**Recorded data:**
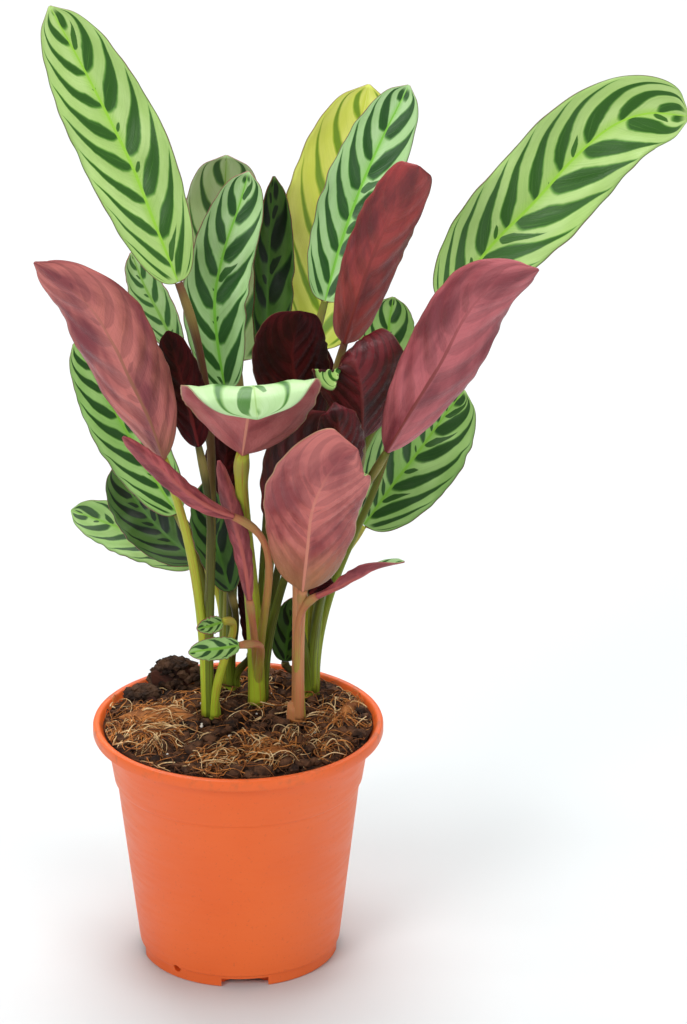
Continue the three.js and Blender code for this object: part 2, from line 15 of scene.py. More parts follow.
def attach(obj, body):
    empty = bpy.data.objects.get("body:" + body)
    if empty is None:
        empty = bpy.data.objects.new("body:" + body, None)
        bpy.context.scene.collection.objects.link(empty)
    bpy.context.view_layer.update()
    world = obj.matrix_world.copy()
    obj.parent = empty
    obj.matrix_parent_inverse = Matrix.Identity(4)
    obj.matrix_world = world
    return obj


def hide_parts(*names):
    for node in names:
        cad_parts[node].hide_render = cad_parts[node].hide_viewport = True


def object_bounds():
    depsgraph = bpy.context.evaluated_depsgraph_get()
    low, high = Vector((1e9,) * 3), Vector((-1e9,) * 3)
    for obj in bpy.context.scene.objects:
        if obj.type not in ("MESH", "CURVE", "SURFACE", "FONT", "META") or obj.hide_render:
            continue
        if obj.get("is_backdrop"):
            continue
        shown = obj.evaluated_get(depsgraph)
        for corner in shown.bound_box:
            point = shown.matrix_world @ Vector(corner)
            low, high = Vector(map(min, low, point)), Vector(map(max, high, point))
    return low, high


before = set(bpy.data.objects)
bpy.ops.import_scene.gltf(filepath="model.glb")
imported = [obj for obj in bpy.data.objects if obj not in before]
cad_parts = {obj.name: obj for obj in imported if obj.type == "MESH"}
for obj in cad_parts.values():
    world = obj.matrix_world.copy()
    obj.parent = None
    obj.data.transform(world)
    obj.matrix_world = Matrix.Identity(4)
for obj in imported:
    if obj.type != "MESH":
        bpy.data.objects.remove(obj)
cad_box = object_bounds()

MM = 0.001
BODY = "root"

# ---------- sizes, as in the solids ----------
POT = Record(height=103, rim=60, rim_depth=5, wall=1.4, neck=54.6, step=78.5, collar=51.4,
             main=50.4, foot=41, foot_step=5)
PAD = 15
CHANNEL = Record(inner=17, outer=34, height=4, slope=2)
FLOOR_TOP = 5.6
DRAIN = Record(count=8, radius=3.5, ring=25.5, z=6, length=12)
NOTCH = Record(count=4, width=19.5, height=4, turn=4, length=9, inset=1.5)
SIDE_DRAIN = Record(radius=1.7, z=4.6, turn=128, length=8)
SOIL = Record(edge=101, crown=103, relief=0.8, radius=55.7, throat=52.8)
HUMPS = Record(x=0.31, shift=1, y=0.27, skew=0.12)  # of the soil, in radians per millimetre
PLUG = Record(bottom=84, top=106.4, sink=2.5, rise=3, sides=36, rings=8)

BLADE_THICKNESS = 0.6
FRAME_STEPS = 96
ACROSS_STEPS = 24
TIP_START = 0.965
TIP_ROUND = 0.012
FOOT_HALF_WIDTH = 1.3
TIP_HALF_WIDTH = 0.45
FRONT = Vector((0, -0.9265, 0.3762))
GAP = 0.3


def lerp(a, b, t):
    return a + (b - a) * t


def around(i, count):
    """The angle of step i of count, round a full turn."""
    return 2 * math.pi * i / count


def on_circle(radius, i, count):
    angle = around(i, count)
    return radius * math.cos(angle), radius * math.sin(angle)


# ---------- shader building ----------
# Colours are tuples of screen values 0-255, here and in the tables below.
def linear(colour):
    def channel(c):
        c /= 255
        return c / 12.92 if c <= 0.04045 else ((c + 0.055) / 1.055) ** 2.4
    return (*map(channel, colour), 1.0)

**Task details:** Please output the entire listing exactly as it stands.

**Exercise response:**
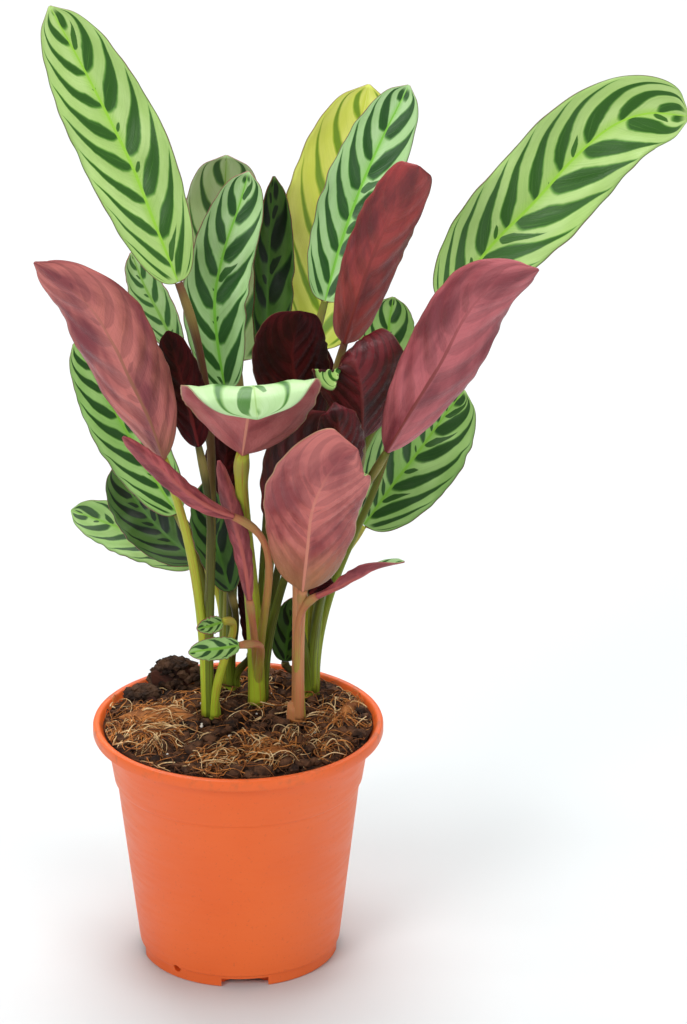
Continue the three.js and Blender code for this object: part 2, from line 15 of scene.py. More parts follow.
def attach(obj, body):
    empty = bpy.data.objects.get("body:" + body)
    if empty is None:
        empty = bpy.data.objects.new("body:" + body, None)
        bpy.context.scene.collection.objects.link(empty)
    bpy.context.view_layer.update()
    world = obj.matrix_world.copy()
    obj.parent = empty
    obj.matrix_parent_inverse = Matrix.Identity(4)
    obj.matrix_world = world
    return obj


def hide_parts(*names):
    for node in names:
        cad_parts[node].hide_render = cad_parts[node].hide_viewport = True


def object_bounds():
    depsgraph = bpy.context.evaluated_depsgraph_get()
    low, high = Vector((1e9,) * 3), Vector((-1e9,) * 3)
    for obj in bpy.context.scene.objects:
        if obj.type not in ("MESH", "CURVE", "SURFACE", "FONT", "META") or obj.hide_render:
            continue
        if obj.get("is_backdrop"):
            continue
        shown = obj.evaluated_get(depsgraph)
        for corner in shown.bound_box:
            point = shown.matrix_world @ Vector(corner)
            low, high = Vector(map(min, low, point)), Vector(map(max, high, point))
    return low, high


before = set(bpy.data.objects)
bpy.ops.import_scene.gltf(filepath="model.glb")
imported = [obj for obj in bpy.data.objects if obj not in before]
cad_parts = {obj.name: obj for obj in imported if obj.type == "MESH"}
for obj in cad_parts.values():
    world = obj.matrix_world.copy()
    obj.parent = None
    obj.data.transform(world)
    obj.matrix_world = Matrix.Identity(4)
for obj in imported:
    if obj.type != "MESH":
        bpy.data.objects.remove(obj)
cad_box = object_bounds()

MM = 0.001
BODY = "root"

# ---------- sizes, as in the solids ----------
POT = Record(height=103, rim=60, rim_depth=5, wall=1.4, neck=54.6, step=78.5, collar=51.4,
             main=50.4, foot=41, foot_step=5)
PAD = 15
CHANNEL = Record(inner=17, outer=34, height=4, slope=2)
FLOOR_TOP = 5.6
DRAIN = Record(count=8, radius=3.5, ring=25.5, z=6, length=12)
NOTCH = Record(count=4, width=19.5, height=4, turn=4, length=9, inset=1.5)
SIDE_DRAIN = Record(radius=1.7, z=4.6, turn=128, length=8)
SOIL = Record(edge=101, crown=103, relief=0.8, radius=55.7, throat=52.8)
HUMPS = Record(x=0.31, shift=1, y=0.27, skew=0.12)  # of the soil, in radians per millimetre
PLUG = Record(bottom=84, top=106.4, sink=2.5, rise=3, sides=36, rings=8)

BLADE_THICKNESS = 0.6
FRAME_STEPS = 96
ACROSS_STEPS = 24
TIP_START = 0.965
TIP_ROUND = 0.012
FOOT_HALF_WIDTH = 1.3
TIP_HALF_WIDTH = 0.45
FRONT = Vector((0, -0.9265, 0.3762))
GAP = 0.3


def lerp(a, b, t):
    return a + (b - a) * t


def around(i, count):
    """The angle of step i of count, round a full turn."""
    return 2 * math.pi * i / count


def on_circle(radius, i, count):
    angle = around(i, count)
    return radius * math.cos(angle), radius * math.sin(angle)


# ---------- shader building ----------
# Colours are tuples of screen values 0-255, here and in the tables below.
def linear(colour):
    def channel(c):
        c /= 255
        return c / 12.92 if c <= 0.04045 else ((c + 0.055) / 1.055) ** 2.4
    return (*map(channel, colour), 1.0)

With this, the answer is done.